BEGIN The data

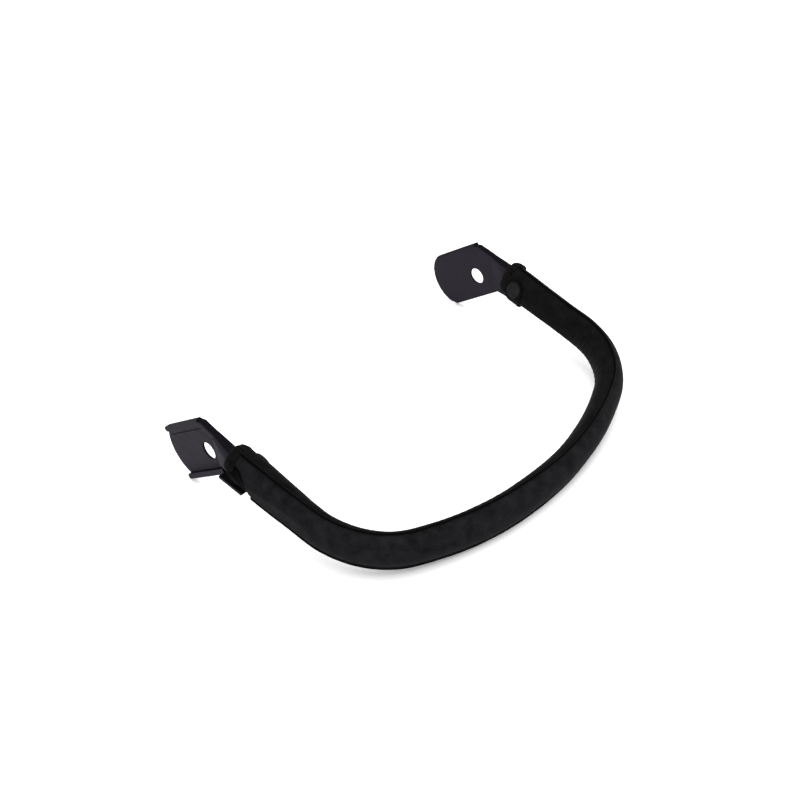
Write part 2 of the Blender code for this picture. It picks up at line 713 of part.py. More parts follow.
def tab_mesh(side, hinge_place):
    """The tab as two skins, closed round their edge; points are about the hinge."""
    snap = station(SNAP_PLACE, side)
    along = (station(SNAP_PLACE + 1 * MM, side).centre - snap.centre).normalized()
    curve = tab_curve()
    columns = 4
    bm = bmesh.new()
    skins = ([], [])
    for i, (point, height) in enumerate(curve):
        before = curve[max(i - 1, 0)][0]
        after = curve[min(i + 1, len(curve) - 1)][0]
        tangent = (after - before).normalized()
        normal = Vector((-tangent.y, tangent.x))
        half = math.sqrt(max(TAB_HALF_WIDTH ** 2 - max(height, 0.0) ** 2, 0.0))
        for skin, offset in zip(skins, (-TAB_THICKNESS / 2, TAB_THICKNESS / 2)):
            spot = point + normal * offset
            row = []
            for j in range(columns + 1):
                shift = half * (2 * j / columns - 1)
                row.append(bm.verts.new(snap.point(spot.x, spot.y) + along * shift - hinge_place))
            skin.append(row)
    for skin in skins:
        for low, high in zip(skin, skin[1:]):
            for j in range(columns):
                bm.faces.new((low[j], low[j + 1], high[j + 1], high[j]))
    near, far = skins
    for j in range(columns):
        bm.faces.new((near[0][j], near[0][j + 1], far[0][j + 1], far[0][j]))
        bm.faces.new((near[-1][j], near[-1][j + 1], far[-1][j + 1], far[-1][j]))
    for i in range(len(curve) - 1):
        for j in (0, columns):
            bm.faces.new((near[i][j], near[i + 1][j], far[i + 1][j], far[i][j]))
    return bm


def build_tab(side, frame):
    label = "left" if side < 0 else "right"
    hinge_place = station(SNAP_PLACE, side).point(*TAB_HINGE)
    hinge = empty(f"snap_hinge_{label}", frame, hinge_place)
    origin, axis = snap_line(side)
    origin = origin - hinge_place
    tab = add_object(f"snap_tab_{label}", tab_mesh(side, hinge_place), "fabric", hinge)
    hole = rod(origin, axis, TAB_BASE - 1 * MM, CAP_BASE + 1 * MM, STUD_POST_R + GAP)
    combine(tab, cutter(f"tab_hole_{label}", hole, hinge), "DIFFERENCE")
    ring_top = RING_BASE + SOCKET_RING_T
    ring = [
        (ring_top - SOCKET_TOP_T, 0),
        (ring_top - SOCKET_TOP_T, SOCKET_BORE_R),
        (RING_BASE, SOCKET_BORE_R),
        (RING_BASE, SOCKET_RING_R - 0.5 * MM),
        (RING_BASE + 0.5 * MM, SOCKET_RING_R),
        (ring_top, SOCKET_RING_R),
        (ring_top, 0),
    ]
    add_object(f"snap_socket_{label}", lathe(ring, origin, axis), "snap", hinge)
    top = CAP_BASE + CAP_HEIGHT
    cap = [
        (ring_top + GAP, 0),
        (ring_top + GAP, STUD_POST_R),
        (CAP_BASE, STUD_POST_R),
        (CAP_BASE, CAP_RADIUS - 0.3 * MM),
        (CAP_BASE + 0.4 * MM, CAP_RADIUS),
        (CAP_BASE + 0.9 * MM, CAP_RADIUS - 0.4 * MM),
        (top, CAP_RADIUS - 1.6 * MM),
        (top - 0.35 * MM, CAP_RADIUS - 2.6 * MM),
        (top - 0.35 * MM, 0),
    ]
    add_object(f"snap_cap_{label}", lathe(cap, origin, axis, 32), "snap", hinge)


def settle(frame):
    """Move the bar so that the origin is under the middle of its box, on the table."""
    bpy.context.view_layer.update()
    graph = bpy.context.evaluated_depsgraph_get()
    corners = []
    for item in bpy.data.objects:
        if item.type == "MESH" and not item.hide_render:
            shape = item.evaluated_get(graph)
            corners += [shape.matrix_world @ v.co for v in shape.data.vertices]
    low = Vector([min(c[i] for c in corners) for i in range(3)])
    high = Vector([max(c[i] for c in corners) for i in range(3)])
    frame.location -= Vector(((low.x + high.x) / 2, (low.y + high.y) / 2, low.z))
    bpy.context.view_layer.update()


def main():
    clear_scene()
    frame = empty("bar_frame")
    frame.rotation_euler = (REST_TILT, 0.0, 0.0)
    build_tube(frame)
    build_foam(frame)
    build_panels(frame)
    build_welt("top_seam_welt", TOP_SEAM, PANEL_START, frame)
    build_welt("lower_seam_welt", LOWER_SEAM, PANEL_START + OUTER_CUT, frame)
    for side in (-1, 1):
        build_hem(side, frame)
        build_bracket(side, frame)
        for number in range(len(RIVET_PLACES)):
            build_rivet(side, number, frame)
        build_stud(side, frame)
        build_tab(side, frame)
    settle(frame)


main()
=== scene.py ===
"""Looks of the padded grab bar: a sewn sleeve over a foam-covered tube, between two moulded brackets."""
import math

import bmesh
import bpy
import numpy as np
from mathutils import Matrix, Vector


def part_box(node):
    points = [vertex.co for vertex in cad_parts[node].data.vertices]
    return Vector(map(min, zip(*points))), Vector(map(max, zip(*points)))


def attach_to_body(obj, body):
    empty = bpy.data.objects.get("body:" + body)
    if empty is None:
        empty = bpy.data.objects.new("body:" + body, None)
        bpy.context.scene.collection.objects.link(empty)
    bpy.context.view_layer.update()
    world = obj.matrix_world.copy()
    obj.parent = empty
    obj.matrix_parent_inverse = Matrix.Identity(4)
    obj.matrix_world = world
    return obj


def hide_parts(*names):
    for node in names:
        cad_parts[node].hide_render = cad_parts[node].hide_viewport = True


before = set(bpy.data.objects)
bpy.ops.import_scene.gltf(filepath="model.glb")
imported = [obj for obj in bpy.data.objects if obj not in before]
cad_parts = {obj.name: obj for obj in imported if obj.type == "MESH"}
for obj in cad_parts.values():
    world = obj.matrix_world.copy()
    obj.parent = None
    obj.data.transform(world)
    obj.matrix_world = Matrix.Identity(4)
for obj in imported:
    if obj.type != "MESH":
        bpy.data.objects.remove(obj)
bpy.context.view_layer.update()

MM = 0.001
TAU = 2 * math.pi
LABELS = {-1: "left", 1: "right"}

# The bar's run, as in the CAD: straight leg, tight bend, shallow front, leaned by REST_TILT.
LEG_SPACING = 355.0 * MM
LEG_TURN = math.radians(3.5)
LEG_LENGTH = 86.0 * MM
BEND_RADIUS = 80.0 * MM
BEND_ANGLE = math.radians(61.5)
REST_TILT = math.radians(13.1)
TUBE_RADIUS = 7.0 * MM
TUBE_START = -1.5 * MM
TUBE_SIDES = 12
BEND_BLEND = 10.0 * MM

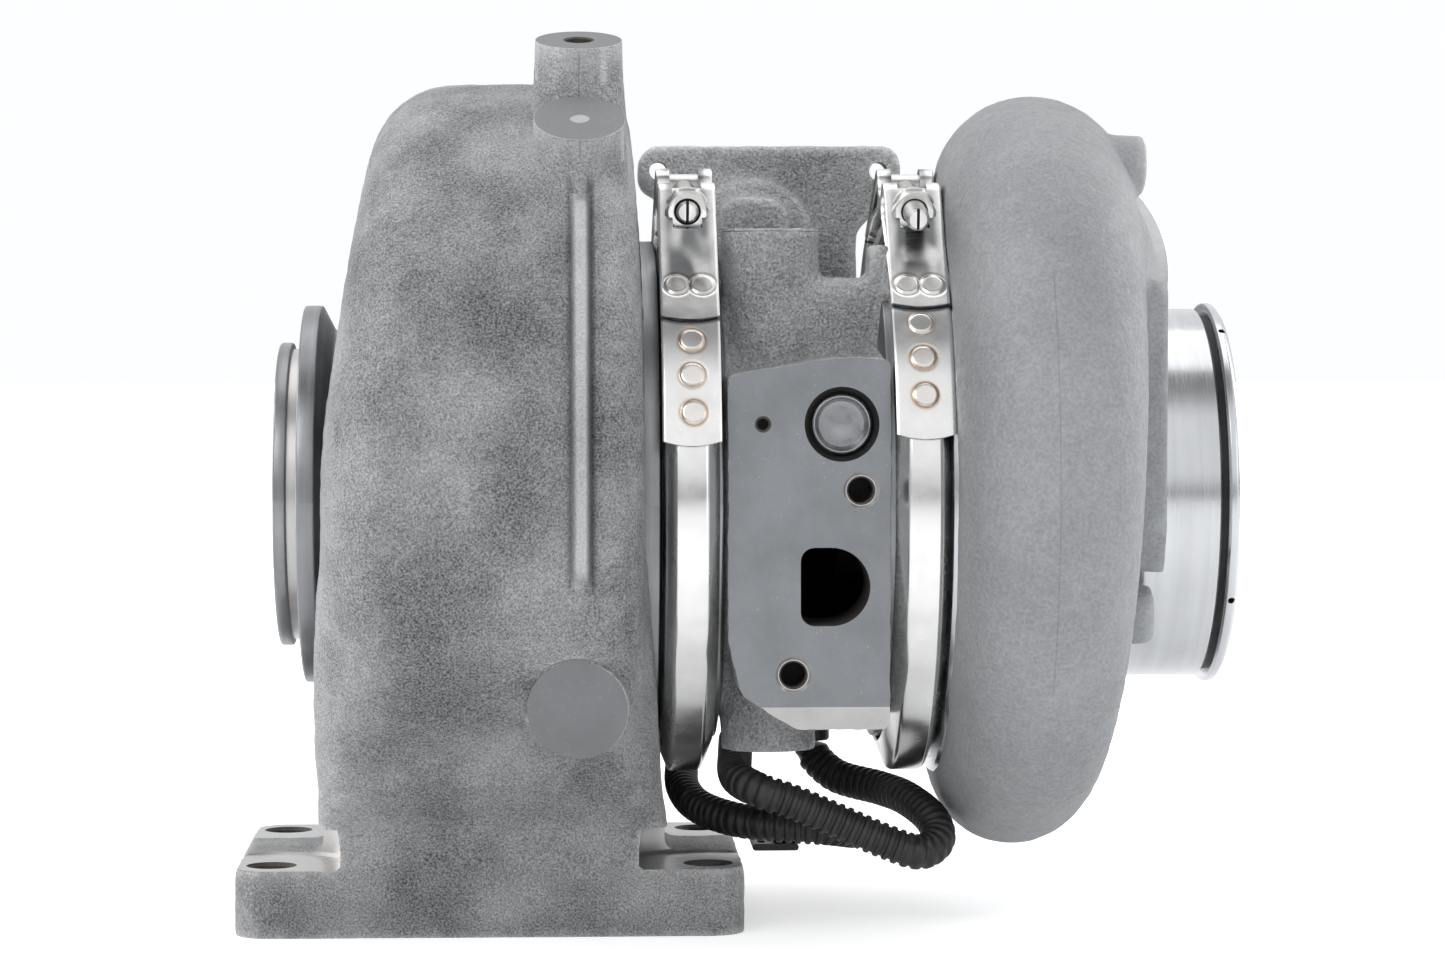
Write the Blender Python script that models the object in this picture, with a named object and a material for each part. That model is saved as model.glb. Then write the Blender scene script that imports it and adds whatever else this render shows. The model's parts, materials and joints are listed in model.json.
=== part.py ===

END The data

__Aim__:
Quote word for word the lines from the line holding "build_foam(frame)" through the line holding "obj.parent = empty"; include both of those lines and add nothing.

__Output for this task__:
    build_foam(frame)
    build_panels(frame)
    build_welt("top_seam_welt", TOP_SEAM, PANEL_START, frame)
    build_welt("lower_seam_welt", LOWER_SEAM, PANEL_START + OUTER_CUT, frame)
    for side in (-1, 1):
        build_hem(side, frame)
        build_bracket(side, frame)
        for number in range(len(RIVET_PLACES)):
            build_rivet(side, number, frame)
        build_stud(side, frame)
        build_tab(side, frame)
    settle(frame)


main()
=== scene.py ===
"""Looks of the padded grab bar: a sewn sleeve over a foam-covered tube, between two moulded brackets."""
import math

import bmesh
import bpy
import numpy as np
from mathutils import Matrix, Vector


def part_box(node):
    points = [vertex.co for vertex in cad_parts[node].data.vertices]
    return Vector(map(min, zip(*points))), Vector(map(max, zip(*points)))


def attach_to_body(obj, body):
    empty = bpy.data.objects.get("body:" + body)
    if empty is None:
        empty = bpy.data.objects.new("body:" + body, None)
        bpy.context.scene.collection.objects.link(empty)
    bpy.context.view_layer.update()
    world = obj.matrix_world.copy()
    obj.parent = empty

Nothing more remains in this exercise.